The turbopump, which forces fuel into the combustion chamber at extreme pressures, epitomizes this challenge. Leap 71’s 28 kN test rig validates principles for larger designs, but scaling amplifies risks. Turbines spin at supersonic speeds, generating centrifugal forces that warp metal. Rapid temperature shifts—like the -297°F cryogenic oxygen flow meeting 5,430°F exhaust—threaten cracks. “Sealing, material fatigue, and transient conditions during start-up and shutdown are critical,” Kayser explains. “These are not just design problems—they demand practical testing.”

That’s why the most unnerving hurdle of rocket development with this method is “blind testing.” Leap 71’s aerospike engine, printed as a single copper block with internal cooling channels, could not be inspected internally before firing. “We had to test blind,” Kayser says. During trials, imperfect oxygen flow led to higher-than-expected temperatures. Although it all worked, it forced an early shutdown. “Instead of risking additional runs, we cut the engine in half to analyze it,” Kayser adds. Each failure feeds back into Noyron’s models, but iteration consumes time and capital.

For now, Leap 71’s strategy hinges on incremental validation—testing subsystems like injectors and turbopumps individually—while lobbying governments to fund dedicated test facilities. 

The road ahead

While these are big challenges, they are not insurmountable. The space industry knows it and, according to Kayser, wants a piece of the action. Everyone is looking for a way to leapfrog several years and catch up to—or surpass—Musk. Right now, Leap 71 collaborates with about 15 rocket startups. Kayser can’t disclose their names under confidentiality agreements except for the Exploration Co., which is developing a European Moon lander. These partners lack SpaceX’s vertical integration but want tailored engines without decade-long R&D.

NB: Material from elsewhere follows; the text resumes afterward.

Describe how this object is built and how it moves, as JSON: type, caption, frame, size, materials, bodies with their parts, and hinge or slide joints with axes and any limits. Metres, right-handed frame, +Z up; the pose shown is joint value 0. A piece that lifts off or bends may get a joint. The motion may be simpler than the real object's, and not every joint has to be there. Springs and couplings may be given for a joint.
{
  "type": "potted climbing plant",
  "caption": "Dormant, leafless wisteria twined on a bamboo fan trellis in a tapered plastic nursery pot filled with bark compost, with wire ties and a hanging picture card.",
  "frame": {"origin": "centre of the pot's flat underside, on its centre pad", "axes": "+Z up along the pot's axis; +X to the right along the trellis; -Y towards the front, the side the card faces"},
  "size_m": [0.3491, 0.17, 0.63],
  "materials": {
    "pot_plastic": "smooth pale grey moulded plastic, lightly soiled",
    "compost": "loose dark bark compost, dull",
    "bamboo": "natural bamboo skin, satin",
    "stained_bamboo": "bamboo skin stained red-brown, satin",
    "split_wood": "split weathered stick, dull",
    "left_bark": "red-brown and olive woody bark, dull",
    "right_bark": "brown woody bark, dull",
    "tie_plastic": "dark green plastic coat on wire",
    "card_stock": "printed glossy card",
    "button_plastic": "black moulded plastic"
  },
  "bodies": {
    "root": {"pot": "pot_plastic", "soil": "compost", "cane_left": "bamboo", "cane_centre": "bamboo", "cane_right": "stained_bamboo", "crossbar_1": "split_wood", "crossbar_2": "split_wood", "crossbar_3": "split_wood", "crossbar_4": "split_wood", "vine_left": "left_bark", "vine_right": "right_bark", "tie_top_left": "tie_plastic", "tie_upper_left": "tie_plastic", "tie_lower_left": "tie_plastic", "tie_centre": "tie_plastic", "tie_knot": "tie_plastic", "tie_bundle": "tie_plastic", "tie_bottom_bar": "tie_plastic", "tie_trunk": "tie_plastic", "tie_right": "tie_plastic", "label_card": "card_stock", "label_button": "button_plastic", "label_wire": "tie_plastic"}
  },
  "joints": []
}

“The engine is the most expensive and complicated part,” Kayser emphasizes. “Everyone else just buys them. But there’s no supply.” L3Harris—which now owns the legendary rocket engine maker Aerojet Rocketdyne, makers of the Apollo engines—wants to sell them, but it doesn’t have anything comparable to the Raptor. Blue Origin makes and sells engines for the United Launch Alliance (ULA), but nobody else. The Russian NPO Energomash once dominated the global rocket engine market, supplying the RD-180 that powered ULA’s Atlas V rocket for decades. But RD-180s are now considered relics—and are under sanctions because of the Ukraine war, anyway.

“[Current design processes] are actually a problem for many of the micro launcher companies right now,” Kayser says. “So they have relatively small engines. And if they now want to play in the higher leagues, they basically have to embark on a completely new project, create a completely new rocket.” The main differentiation between sizes is the engine, because the rest of the rocket is scalable. It’s harder to scale up the engine because it has completely different specifications and requirements.

By using Noyron, Kayser says customers will be able to fine-tune to their own needs and input thrust, fuel type, and size to receive bespoke engine designs for every need. A startup might tweak an aerospike for methane fuel, while another firm could optimize for cost. Some engines will be small and some could be Raptor-class.

We will know if it all works in just a couple of years, so we won’t have to wait long: Kayser tells me that he and Lissner expect the first hot firing of the 200 kN XRA-2E5 aerospike engine in October 2026. Full-scale testing of the large 2,000 kN Raptor-class engine is tentatively planned to begin in 2028, with qualification for flight readiness stretching into 2029.

If Leap 71 can pull it off, it will be phenomenal for humanity. A new process for rocket development will challenge Elon Musk at his own game and democratize the means to reach orbit for every country on the planet. Plus, if it happens, the dream of having Tony Stark’s J.A.R.V.I.S.-like AI to aid humans to build the future will be real. Kayser certainly believes in it: “We’re building a world where anyone can engineer complex machines.”